In select urban markets this solution makes a lot of sense. UPS started their company on bicycles in the Seattle area. This is a viable way for them to save tons of money in my opinion. My dream job would be to contract with UPS or FedX to assist them with integrating cycle messengers wherever possible ! C
Why do you refer to people who commute by bicycle as “crazies”? I think there’s a much more reasonable, and sane, argument to be made that the truly crazy people are those able-bodied folks who are too lazy and arrogant to eschew car-driving in favor of carbon-neutral alternatives such as bicycling, especially in our social/economic context, and those cowards who would mindlessly marginalize bike riders simply for taking the extra initiative.

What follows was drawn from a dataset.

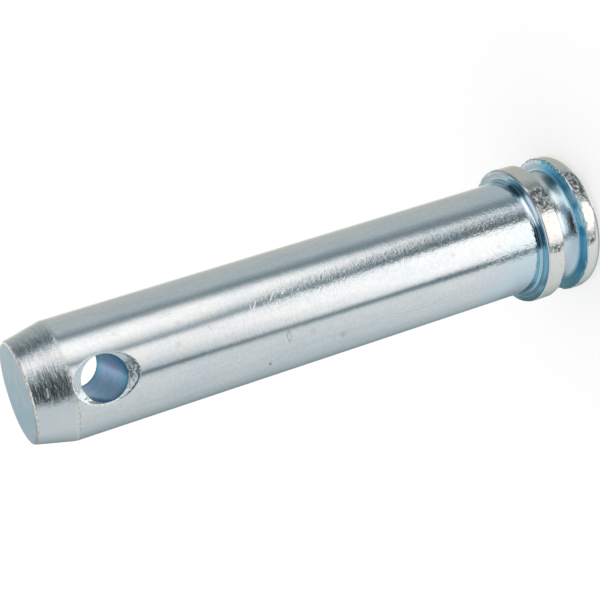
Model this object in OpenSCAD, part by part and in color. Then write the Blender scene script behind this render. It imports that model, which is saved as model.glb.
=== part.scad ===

But if commuting via bicycle is crazy, then for the sake of humanity, please step aside and let the lunatics take over!
MS,
What makes you think I was referring to commuters? Get over yourself, get off your high horse and read that paragraph again. This time don’t enter the word “commuter”in there on your own.
In my town we have literally crazy people who ride their bikes around town all day long. They may be mentally handicapped, I don’t know. But they’re creepy and ride very slowly just back and forth all day long from one side of the town to the other.
Doug, three things:
1) Ever hear of bike messengers?
2) We’re talking about making deliveries in high-density downtown areas during peak delivery season. Did you not understand what BP the UPS worker typed? It’s a very good (and cheap) way of increasing delivery service without having to buy another truck or eight. This frees up trucks to work in less-dense areas such as the suburbs. Plus, it’s easier to park the bike-and-trailer rigs downtown than it is to find a spot for a truck during the day.
3) Bikes and trailers can haul a lot more than you think. See the Peace Coffee website: http://www.peacecoffee.com/pedaling.htm
The problems start when a company gets bigger or as big as UPS, the bike idea is an echo one but one that is frought by problems because of the infastructure, in most small towns one would need a drop off point that was both secure and within the town centre.
If there were smaller depo’s to hold the daily deliveries the owner operator could run both bike and depo, as fuel prices get larger this might have to become a reality.
Bike were used for hundreds of years for local pickup and deliveries, I used one for five years while I was serving my time as an engineer, no need for a double take or to stand back in amazement, its all been done before, and could be done tomorrow if people simply put that little bit more effort in.
There is also the older method of the electric float like we all used to have our milk delivered with, this would fit right into the echo mentality, cheap clean energy on tap and would be a much safer and secure way of watching over those valuable parcels.
A horse drawn vehicle would do the same job, you could hire the Amish to deliver the letters and you would get free fert for your rose to boot, only kidding, but the horse is the most echo freindly way of all, every town has them growing fat in the fields only to be rode at the weekends, and I could make you the wheels and carts as im a wheelwright.
As we travel at the speed of light, things seem to slow down and what normally took a day or so to complete seems as if it taking the same amount of time if you want a next day parcel, they will say or ask you to wait in most of the day to collect and sign for it, so your no better off, a localdepo would cut down on road miles and fuel cost at journey or depo end, then the greener, slower route could take over, but its all down to costs at the end of the day.